Mr Gammell was generous to Shell, the crisis-hit major that sold its 50pc in the concession for just $7.5m three years ago. He said: "Beauty is in the eye of the beholder." Cairn also admitted that it had sold some gas assets in Bangladesh for $180m in 1996 to Shell, only to buy them back this year for $50m, netting Cairn a profit of $130m at Shell's expense.

 

Cairn is now planning to increase its drilling rate on the concession - the equivalent to 30 North Sea blocks - between now and the end of the year.

 

The company is in a race to drill exploration wells across the concession before May, when its licence runs out.

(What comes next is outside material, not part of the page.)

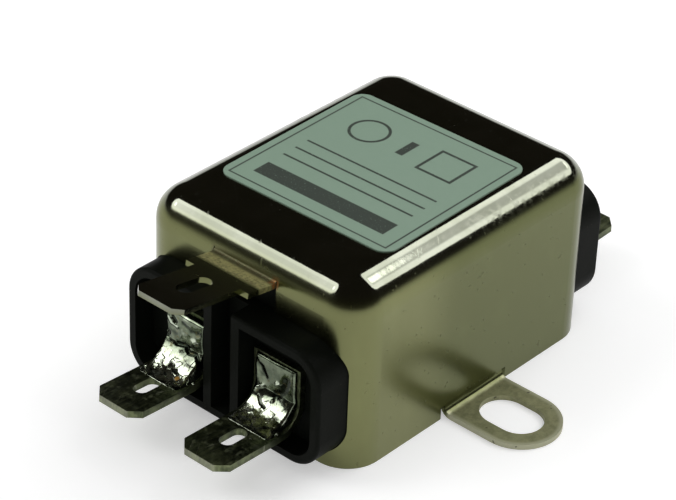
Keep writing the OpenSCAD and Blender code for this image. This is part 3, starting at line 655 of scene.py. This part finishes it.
ferrite, ferrite_shader, ferrite_tree = new_material("ferrite_coat")
pores = ferrite_tree.noise(3200, detail=4)
feed(ferrite_shader, Base_Color=ferrite_tree.mix(pores, *FERRITE_COLOURS),
     Roughness=0.55 + pores * 0.2, Normal=ferrite_tree.bump(pores, 0.03 * MM))
dress(ferrite, "choke_core")

pressed, pressed_shader, pressed_tree = new_material("pressed_board")
fibres = pressed_tree.noise(1, detail=4, vector=pressed_tree.stretched((2600, 2600, 500)))
feed(pressed_shader, Base_Color=pressed_tree.mix(fibres, *PRESSED_COLOURS),
     Roughness=0.8, Normal=pressed_tree.bump(fibres, 0.03 * MM))
dress(pressed, "core_divider")

enamel, enamel_shader, enamel_tree = new_material("enamelled_copper")
drag = enamel_tree.noise(1500, detail=4)
feed(enamel_shader, Base_Color=enamel_tree.mix(drag, *ENAMEL_COLOURS),
     Metallic=0.65, Roughness=0.24 + drag * 0.14, Coat_Weight=0.5,
     Normal=enamel_tree.bump(drag, 0.01 * MM))
dress(enamel, "winding_1", "winding_2")

# ---- capacitors ----------------------------------------------------------
# A moulded yellow box capacitor lies across the line, and two blue dipped discs join the line
# to the can. All three stand on leads of tinned copper.
CASE_COLOURS = (0.50, 0.31, 0.025), (0.60, 0.39, 0.040)
DIPPED_COLOURS = (0.012, 0.060, 0.26), (0.022, 0.095, 0.36)
TINNED_COLOURS = (0.42, 0.42, 0.39), (0.60, 0.60, 0.57)

case, case_shader, case_tree = new_material("capacitor_case")
sand = case_tree.noise(3000, detail=3)
feed(case_shader, Base_Color=case_tree.mix(sand, *CASE_COLOURS),
     Roughness=0.42 + sand * 0.1, Normal=case_tree.bump(sand, 0.01 * MM))
dress(case, "x_capacitor")

dipped, dipped_shader, dipped_tree = new_material("dipped_coat")
sag = dipped_tree.noise(600, detail=3)
feed(dipped_shader, Base_Color=dipped_tree.mix(sag, *DIPPED_COLOURS),
     Roughness=0.22 + sag * 0.12, Coat_Weight=0.3, Normal=dipped_tree.bump(sag, 0.05 * MM))
dress(dipped, "y_capacitor_1", "y_capacitor_2")

tinned, tinned_shader, tinned_tree = new_material("tinned_wire")
dull = tinned_tree.noise(1800, detail=4)
feed(tinned_shader, Base_Color=tinned_tree.mix(dull, *TINNED_COLOURS),
     Metallic=1.0, Roughness=0.24 + dull * 0.16, Normal=tinned_tree.bump(dull, 0.01 * MM))
dress(tinned, "x_capacitor_leads", "y_capacitor_leads", "resistor_leads")

# ---- resistor and lead joints --------------------------------------------
# A lacquered resistor with colour bands bleeds the box capacitor. Its leads and the others'
# are soldered with small drops to the windings' ends.
LACQUER_COLOURS = (0.08, 0.22, 0.34), (0.12, 0.29, 0.42)
BANDS = ((0.2, (0.25, 0.10, 0.03)), (0.38, (0.02, 0.02, 0.02)),
         (0.56, (0.40, 0.24, 0.01)), (0.8, (0.35, 0.24, 0.06)))
BAND_HALF, BAND_EDGE = 0.22 * MM, 0.04 * MM

lacquer, lacquer_shader, lacquer_tree = new_material("resistor_lacquer")
low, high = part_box("bleed_resistor")
y = lacquer_tree.parts(lacquer_tree.place())[1]
coat_flow = lacquer_tree.noise(1300, detail=3)
colour = lacquer_tree.mix(coat_flow, *LACQUER_COLOURS)
for share, band in BANDS:
    at = low.y + (high.y - low.y) * share
    colour = lacquer_tree.mix(y.within(at - BAND_HALF, at + BAND_HALF, BAND_EDGE), colour, band)
feed(lacquer_shader, Base_Color=colour, Roughness=0.28 + coat_flow * 0.12,
     Normal=lacquer_tree.bump(coat_flow, 0.01 * MM))
dress(lacquer, "bleed_resistor")
dress(tin, "lead_solder")

# ---- can joints ----------------------------------------------------------
# Each disc's outer lead ends in a drop of solder on the can's inner face. These two stand in
# for earth_solder, whose drop on the +Y side lies outside the can.
CAN_JOINT_X, CAN_JOINT_Y, CAN_JOINT_Z = 15.1, 13.66, 9.86
CAN_JOINT_SIZES = 1.32, 0.72, 1.32

can_drops = droplets("can_joint_drops",
                     [((CAN_JOINT_X, side * CAN_JOINT_Y, CAN_JOINT_Z), CAN_JOINT_SIZES)
                      for side in (-1, 1)], seed=3, material=tin)
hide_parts("earth_solder")

# ---- insulation ----------------------------------------------------------
# A sheet of varnished paper lies between the parts and the can, and black cast resin seals
# the open side.
PAPER_COLOURS = (0.50, 0.40, 0.18), (0.62, 0.52, 0.28)
RESIN_COLOURS = (0.006, 0.006, 0.007), (0.012, 0.012, 0.013)

varnished, varnished_shader, varnished_tree = new_material("varnished_paper")
weave = varnished_tree.noise(1, detail=4, vector=varnished_tree.stretched((500, 2400, 900)))
feed(varnished_shader, Base_Color=varnished_tree.mix(weave, *PAPER_COLOURS),
     Roughness=0.45 + weave * 0.15, Normal=varnished_tree.bump(weave, 0.02 * MM))
dress(varnished, "insulating_sheet")

cast, cast_shader, cast_tree = new_material("cast_resin")
swell = cast_tree.noise(160, detail=2)
pits = cast_tree.noise(1500, detail=2).smooth(0.70, 0.78)
feed(cast_shader, Base_Color=cast_tree.mix(swell, *RESIN_COLOURS),
     Roughness=0.16 + swell * 0.12 + pits * 0.3,
     Normal=cast_tree.bump(swell - pits * 0.4, 0.12 * MM))
dress(cast, "sealing_resin")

It can ask for an extension from the Indian government if it has not completed the drilling programme.

 

Cairn has so far drilled 22 exploration wells, 10 of which have been successful. It estimates that total oil ranged from two billion to five billion barrels, of which between 400m and 1.25 billion could be recoverable. Only about one billion total barrels have been checked by consultants so far.

 

Despite the news from India, Cairn's half-year results showed pre-tax profits down 40pc to £22.9m, caused by the effects of the exchange rate and an increased take from its Indian partners.

 

There was also a £3.2m provision to pay for Cairn's directors' long-term incentive performance bonus, which is linked to the shares, which jumped from 401p to £14.10 by the end of June.

 

Analysts are now expecting Cairn's directors to collect another bonus of more than £6m in the second half if the share price remains at current levels. Cairn's shares yesterday closed down 24 at £14.50. The company is due to enter the FTSE100 at around number 75, pushing out Bradford & Bingley.